A tale of two waka
Every Waitangi weekend, Māori and Pakehā come together at the popular Lake Rotoiti Wooden and Classic Boat Parade.
This is a story about two vintage wooden boat cultures, Māori and Pākehā, which come together every Waitangi weekend at the popular Lake Rotoiti Wooden and Classic Boat Parade.
It’s a story inspired by the 1911 hand-coloured photograph above, which was taken at Lake Rotoiti in the central North island by Rotorua photographer of the day C P Parkerson.
It was a time before Pākehā holiday homes on the lake. When simple wooden waka kōpapa carved out of totara logs - like the one pictured - were still common as a principal mode of transport. By the 1950s kōpapa were rare.
An image from the Lake Rotoiti Wooden and Classic Boat Parade.
Image: Scott Johnson
Tale of two waka
The culture around wooden boats is rich for both Māori and Pākehā at Lake Rotoiti - and both are under revival.
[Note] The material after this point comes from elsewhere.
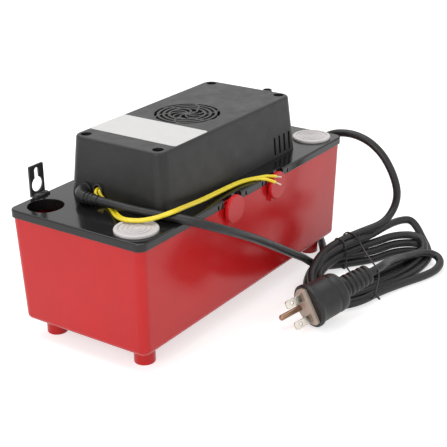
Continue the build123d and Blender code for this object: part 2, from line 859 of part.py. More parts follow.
# Mains plug: it lies on its rim, with its boot raised on the hank
plug_face = (-9.0, -121.5, 18.7)
plug_yaw = -21.0
plug_rise = 10.5
plug_roll = -26.0
plug_rim = 18.4
plug_body_radius = 16.6
plug_body_length = 29.0
plug_neck = 9.6
plug_boot_length = 36.0
plug_boot_rings = 6
plug_recess = 1.6
plate_radius = 16.0
plate_chord = 5.5
plate_thickness = 2.2
blade_spacing = 18.26
blade_width = 6.35
blade_thickness = 1.5
blade_length = 17.8
blade_hole = 1.6
ground_offset = 11.9
ground_radius = 2.4
ground_length = 21.3


def plug_frame():
    """Local frame of the mains plug: +Z runs from its face to its boot, X across its blades."""
    return Pos(*plug_face) * Rot(0, 0, plug_yaw) * Rot(0, 90 - plug_rise, 0) * Rot(0, 0, plug_roll)


def plug_point(distance):
    """Point on the plug's axis, measured from its face towards the boot."""
    point = plug_frame() * Pos(0, 0, distance)
    return tuple(point.position)


def make_plug_body():
    """Turned outline of the moulded plug with a recessed face, a waist and a ringed boot."""
    boot_start = plug_body_length
    boot_end = boot_start + plug_boot_length
    end_radius = cord_radius + 0.6
    profile = [
        (0.0, plug_recess),
        (plate_radius + 0.2, plug_recess),
        (plate_radius + 0.2, 0.0),
        (plug_rim, 0.0),
        (plug_rim, 3.4),
        (plug_body_radius, 5.6),
        (plug_body_radius - 0.8, plug_body_length * 0.5),
        (plug_body_radius - 3.2, plug_body_length * 0.82),
        (plug_neck, boot_start),
        (end_radius, boot_end),
        (0.0, boot_end),
    ]
    outline = make_face(Polyline(*[(r, 0, z) for r, z in profile], close=True))
    body = revolve(outline, Axis.Z)
    for step in range(plug_boot_rings):
        share = (step + 0.5) / plug_boot_rings
        radius = plug_neck + (end_radius - plug_neck) * share
        groove = tube(radius + 3.0, radius - 1.2, 0, 2.0)
        body -= Pos(0, 0, boot_start + plug_boot_length * share) * groove
    return body


def make_plug_plate():
    """Hard plate that carries the blades: a disc with one straight side, set in the face."""
    disc = Circle(plate_radius)
    side = Pos(0, -plate_chord - plate_radius) * Rectangle(3 * plate_radius, 2 * plate_radius)
    low = plug_recess - plate_thickness
    plate = Pos(0, 0, low) * extrude(disc - side, plate_thickness)
    for x in (-1, 1):
        plate -= Pos(x * blade_spacing / 2, 0, 0) * Box(blade_width, blade_thickness, 4 * plate_thickness)
    return plate - Pos(0, ground_offset) * rod(ground_radius, -plate_thickness, plate_thickness)


def make_blades():
    """Two flat blades in one plane, each with its hole and a rounded end."""
    blades = []
    for side in (-1, 1):
        outline = Pos(0, (plug_recess - blade_length) / 2) * Rectangle(blade_width, blade_length + plug_recess)
        outline = fillet(outline.vertices().group_by(Axis.Y)[0], 1.8)
        outline -= Pos(0, 5.6 - blade_length) * Circle(blade_hole)
        blade = Pos(0, blade_thickness / 2, 0) * (Rot(90, 0, 0) * extrude(outline, blade_thickness))
        blades.append(Pos(side * blade_spacing / 2, 0, 0) * blade)
    return Compound(children=blades)


def make_ground_pin():
    pin = rod(ground_radius, -ground_length, plug_recess)
    pin = fillet(pin.edges().sort_by(Axis.Z)[0], ground_radius * 0.7)
    return Pos(0, ground_offset) * pin


# The cord leaves its relief along the deck, bends over the near edge and slants down to the floor.
cord_run = [
    relief_end(),
    (-107.6, -6.0, 115.7),
    (-106.8, -20.0, 115.0),
    (-101.8, -34.0, 112.9),
    (-99.0, -50.0, 112.6),
    (-97.5, -64.0, 113.0),
    (-90.5, -77.5, 109.5),
    (-76.0, -85.5, 102.0),
    (-55.0, -87.0, 91.0),
    (-29.0, -86.0, 76.5),
    (0.0, -83.5, 59.5),
    (34.0, -80.5, 39.0),
    (60.0, -79.0, 24.0),
    (78.0, -78.0, 14.5),
    (92.0, -77.0, 10.0),
]

# One stray turn of the hank stands against the end of the tank and passes under its edge.
cord_loop = [
    (128.0, -107.0, 26.5),
    (140.0, -111.0, 31.5),
    (149.0, -114.0, 40.0),
    (153.0, -117.0, 52.0),
    (152.0, -117.5, 66.0),
    (151.0, -112.0, 82.0),
    (151.5, -101.0, 97.0),
    (152.0, -85.0, 107.0),
    (152.0, -66.0, 110.0),
    (153.0, -46.0, 105.0),
    (155.0, -30.0, 91.0),
    (157.0, -21.5, 71.0),
    (157.0, -21.0, 50.0),
    (154.5, -27.0, 30.0),
    (148.0, -37.0, 14.5),
    (138.0, -48.0, 6.5),
    (126.0, -58.0, 4.4),
    (112.0, -66.5, 3.9),
    (98.0, -70.5, 3.7),
]

# From the plug the cord runs over the hank, folds at its far end and comes back along the floor.
cord_tail = [
    plug_point(plug_body_length + plug_boot_length),
    plug_point(plug_body_length + plug_boot_length + 11.0),
    (74.0, -147.5, 31.0),
    (91.0, -144.5, 25.5),
    (108.0, -142.5, 20.5),
    (126.0, -142.5, 16.5),
    (144.0, -144.5, 12.5),
    (158.0, -148.0, 9.0),
    (164.5, -155.5, 6.0),
    (158.0, -163.0, 4.2),
    (144.0, -166.5, 3.7),
    (125.0, -165.0, 3.7),
    (105.0, -159.5, 3.7),
    (86.0, -152.5, 3.7),
]

# Two thin alarm leads run side by side: under the cord, over the near plug and back over the cord.
lead_front = [
    (-93.0, 17.8, 118.5),
    (-99.1, 17.2, 118.2),
    (-99.7, 11.8, 112.2),
    (-101.1, 3.5, 110.3),
    (-106.1, -5.2, 110.2),
    (-112.6, -13.2, 110.2),
    (-119.2, -22.4, 111.6),
    (-122.8, -32.6, 113.2),
    (-118.2, -42.7, 113.2),
    (-111.5, -51.4, 114.8),
    (-105.3, -58.1, 117.4),
    (-96.6, -61.3, 118.2),
    (-86.8, -59.8, 115.2),
    (-75.9, -58.3, 111.4),
    (-60.0, -57.8, 110.2),
    (-42.0, -57.3, 110.2),
    (-22.0, -56.8, 110.2),
    (-6.2, -57.1, 110.2),
    (3.5, -59.2, 110.2),
    (10.2, -64.1, 110.2),
    (14.0, -70.0, 109.2),
    (16.3, -74.8, 107.0),
]
lead_back = [
    (-93.0, 15.2, 118.5),
    (-97.5, 14.4, 118.2),
    (-96.5, 9.6, 111.9),
    (-98.5, 2.5, 110.3),
    (-103.9, -6.8, 110.2),
    (-110.4, -14.8, 110.2),
    (-116.8, -23.6, 111.8),
    (-120.2, -32.4, 113.2),
    (-115.8, -41.3, 113.2),
    (-109.5, -49.6, 114.8),
    (-103.7, -55.9, 117.4),
    (-96.4, -58.7, 118.2),
    (-87.2, -57.2, 115.2),
    (-76.1, -55.7, 111.4),
    (-60.0, -55.2, 110.2),
    (-42.0, -54.7, 110.2),
    (-22.0, -54.2, 110.2),
    (-5.8, -54.5, 110.2),
    (4.5, -56.8, 110.2),
    (12.2, -61.6, 110.2),
    (19.0, -66.4, 110.4),
    (24.9, -70.1, 108.5),
]
lead_tip_radius = 0.8
lead_tip_length = 5.0

hank_low_height = 14.4
hank_high_height = 28.6
hank_low_outline = [
    (104.0, -65.8),
    (80.0, -68.5),
    (56.0, -75.5),
    (38.0, -88.0),
    (27.0, -103.0),
    (24.0, -118.0),
    (31.0, -134.0),
    (46.0, -145.5),
    (66.0, -151.0),
    (86.0, -153.0),
    (120.0, -156.0),
    (152.0, -157.0),
    (174.0, -151.0),
    (189.0, -136.0),
    (192.5, -119.0),
    (182.0, -106.5),
    (164.0, -102.0),
    (144.0, -96.5),
    (125.0, -88.0),
    (112.0, -75.0),
]
hank_high_outline = [
    (128.0, -91.0),
    (106.0, -79.0),
    (84.0, -74.0),
    (62.0, -77.0),
    (46.0, -87.0),
    (38.0, -101.0),
    (41.0, -113.0),
    (52.0, -104.0),
    (66.0, -94.0),
    (84.0, -91.0),
    (102.0, -98.0),
    (120.0, -109.0),
    (142.0, -116.0),
    (158.0, -124.0),
    (166.0, -138.0),
    (184.0, -134.0),
    (192.0, -120.0),
    (188.0, -109.0),
    (170.0, -103.5),
    (150.0, -99.0),
]


def make_hank():
    """Closed outer shape of the tied hank: a low layer under the plug's boot and a high ridge."""
    hank = extrude(make_face(Spline(*hank_low_outline, periodic=True)), hank_low_height)
    hank += extrude(make_face(Polyline(*hank_high_outline, close=True)), hank_high_height)
    for name in ("power_cord_run", "power_cord_loop", "power_cord_tail", "plug_body"):
        hank -= parts[name]
    return hank


def make_tip(route):
    """Bare tinned end of a lead, in line with its last run."""
    end = Vector(*route[-1])
    way = (end - Vector(*route[-2])).normalized()
    return extrude(Plane(origin=end, z_dir=way) * Circle(lead_tip_radius), lead_tip_length)


for name, shape in (
    ("tank", make_tank()),
    ("lid", make_lid()),
    ("motor_cover", make_cover()),
    ("inlet_plug_near_left", Pos(-inlet_x, -inlet_y) * make_plug()),
    ("inlet_plug_near_right", Pos(inlet_x, -inlet_y) * make_plug()),
    ("inlet_plug_far_right", Pos(inlet_x, inlet_y) * make_plug()),
    ("wall_bracket_left", make_bracket(-bracket_spacing / 2)),
    ("wall_bracket_right", make_bracket(bracket_spacing / 2)),
    ("stator_stack", make_stator()),
    ("coil_leg", make_coil_leg()),
    ("coil_bobbin", make_bobbin()),
    ("coil_winding", make_winding()),
    ("cooling_fan", make_fan()),
    ("volute", make_volute()),
    ("volute_cover", make_volute_cover()),
    ("impeller", make_impeller()),
    ("pump_column", make_column()),
    ("discharge_pipe", make_discharge_pipe()),
    ("check_valve", make_check_valve()),
    ("valve_ball", Pos(discharge_x, 0, ball_centre()) * Sphere(ball_radius)),
    ("valve_seal", Pos(discharge_x, 0) * tube(valve_flange - 1.0, valve_radius + 0.3, deck_top, deck_top + seal_height)),
    ("switch_float", make_float()),
    ("float_stem", make_stem()),
    ("rocker", make_rocker()),
    ("rocker_pin", make_rocker_pin()),
    ("switch_bracket", make_switch_bracket()),
    ("run_switch", make_switch(1)),
    ("run_switch_button", make_button(1)),
    ("safety_switch", make_switch(-1)),
    ("safety_switch_button", make_button(-1)),
    ("strain_relief", make_relief()),
    ("lead_grommet", make_grommet()),
):
    put(name, shape)

cover_screw_level = deck_top + cover_seat
cover_screws = [spot * Pos(0, 0, cover_screw_level) * screw(cover_seat + screw_length - 7)
                for spot in four(cover_screw_spacing_x, cover_screw_spacing_y)]
put("cover_screws", Compound(children=cover_screws))

upper = Pos(0, 0, stack_top) * bearing_bracket(1.5)
lower = Pos(0, 0, stack_bottom) * (Rot(180, 0, 0) * bearing_bracket(1.5))
put("upper_bearing_bracket", upper)
put("lower_bearing_bracket", lower)
bush = tube(bearing_radius, shaft_radius + running_gap, 3.5, 3.5 + bearing_length)
put("upper_bushing", Pos(0, 0, stack_top) * bush)
put("lower_bushing", Pos(0, 0, stack_bottom) * (Rot(180, 0, 0) * bush))
put("rotor", tube(stack_bore - rotor_gap, shaft_radius, stack_bottom + 0.5, stack_top - 0.5))
shaft_low = volute_bottom + volute_plate + impeller_lift
put("motor_shaft", rod(shaft_radius, shaft_low, fan_bottom() + fan_height))
motor_screw_level = stack_top + 5.0 + bracket_plate
motor_screw_length = motor_screw_level - deck_bottom + 2
motor_screws = [Pos(0, side * motor_screw_y, motor_screw_level) * screw(motor_screw_length) for side in (-1, 1)]
put("motor_screws", Compound(children=motor_screws))

put("bracket_rivets", make_rivets())
plug = plug_frame()
put("plug_body", plug * make_plug_body())
put("plug_plate", plug * make_plug_plate())
put("plug_blades", plug * make_blades())
put("plug_ground_pin", plug * make_ground_pin())
put("power_cord_run", tube_along(cord_run, cord_radius, "cord run"))
put("power_cord_loop", tube_along(cord_loop, cord_radius, "cord loop"))
put("power_cord_tail", tube_along(cord_tail, cord_radius, "cord tail"))
put("power_cord_hank", make_hank())
put("alarm_lead_front", tube_along(lead_front, lead_radius, "front lead"))
put("alarm_lead_back", tube_along(lead_back, lead_radius, "back lead"))
put("alarm_lead_tips", Compound(children=[make_tip(lead_front), make_tip(lead_back)]))

for name, shape in parts.items():
    export_step(shape, "parts/" + name + ".step")
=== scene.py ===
from math import cos, pi, radians, sin

import bmesh
import bpy
from mathutils import Matrix, Vector


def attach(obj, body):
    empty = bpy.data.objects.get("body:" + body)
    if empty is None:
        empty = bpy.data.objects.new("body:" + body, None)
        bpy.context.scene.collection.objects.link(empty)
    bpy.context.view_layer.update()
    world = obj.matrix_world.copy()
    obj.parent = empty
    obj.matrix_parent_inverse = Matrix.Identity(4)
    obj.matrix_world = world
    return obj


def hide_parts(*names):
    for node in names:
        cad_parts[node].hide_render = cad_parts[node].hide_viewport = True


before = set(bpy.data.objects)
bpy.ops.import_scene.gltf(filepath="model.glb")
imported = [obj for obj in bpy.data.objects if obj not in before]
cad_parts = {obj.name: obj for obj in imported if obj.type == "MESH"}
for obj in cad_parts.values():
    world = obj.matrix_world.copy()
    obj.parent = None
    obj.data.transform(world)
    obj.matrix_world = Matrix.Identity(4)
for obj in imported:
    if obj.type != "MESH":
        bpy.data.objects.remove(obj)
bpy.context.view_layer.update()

MM = 0.001
HOUSING = "housing"


# ---------------------------------------------------------------- materials
# Sockets of a colour Mix node, by place, because its names repeat for each kind of data
MIX_SHARE, MIX_FIRST, MIX_SECOND, MIX_RESULT = 0, 6, 7, 2

# A worn edge is where the rounded normal leaves the true one: the two cosines between which
# the wear goes from full to none, and how much paler the worn colour is
WEAR_FULL, WEAR_NONE = 0.80, 0.97
WEAR_FACTOR, WEAR_ADDED = 1.5, 0.04
BEVEL_SAMPLES = 6

# Dust specks, the finer noise of the gloss, and the ridges of a banded surface
SPECK_SCALE = 420.0
SPECK_NONE, SPECK_FULL = 0.56, 0.74
SPECK_COLOUR = (0.55, 0.53, 0.50)
GLOSS_FINER = 2.3
RIDGE_HEIGHT = 0.0002
COAT_ROUGHNESS = 0.08


def node(tree, kind, **settings):
    """A new node with these settings."""
    made = tree.nodes.new(kind)
    for key, value in settings.items():
        setattr(made, key, value)
    return made


def set_inputs(made, **values):
    """Set input sockets by name, with _ for a space."""
    for key, value in values.items():
        made.inputs[key.replace("_", " ")].default_value = value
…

Every Waitangi for 28 years, the parade has gathered vintage wooden boats: dinghies, pleasure launches,steam boats, yachts, elegant 50s speedboats and - early prototypes of jetskis - hydrocycles.
The parade is the work of a key community organisation around the lake, the Classic Wooden Boat Association. Restoration of some seriously beautiful wooden craft having become a major part of contemporary lake culture. They follow in the wake of the wealthy families who built holiday homes here in the 1930s.
Local retiree Caroline Main - who lives a few bays along from the settlement of Ōtaramarae - recalls as a child when a visiting launch was the only contact they had with the outside world. Today having a stately wooden launch, ‘The Snark’, to sedately move around the lake is an important part of the Mains’ lives.
Lake Rotoiti Wooden and Classic Boat Parade
Image: Scott Johnson
The Rotorua region is our lake district, with a series of interconnected lakes and waterways. Long before roads and rail, waka plied the waters here on the state highway of its day, into the central North Island.
Rotoiti and nearby Lake Okataina were places renowned for waka carvers with Ngāti Tarāwhai a nationally recognisedcarving school and the great totara harvested from the forest, says Jim Schuster at Ruato on the lake. Schuster is an acclaimed marae restorer, and great-great-grandson of renowned carver Tene Waitere.
Waka Reremoana and Waimarie at the Lake Rotoiti Wooden and Classic Boat Parade
Image: Scott Johnson
In recent years the wooden boat parade is bringing together Pākehā and Māori, with two Te Arawa waka joining the flotilla.
While the the great Te Arawa waka taua (war canoe) often heads to Waitangi, says an organiser Eugene Berryman-Kamp, the paddlers are also practised to participate in waka tangata (“a people lover”) and waka tētē (fishing canoe).
Berryman-Kamp credits the rising popularity of waka ama with the young, since the 80s, as a big part of the revival of waka culture.
Lake Rotoiti Wooden and Classic Boat Parade.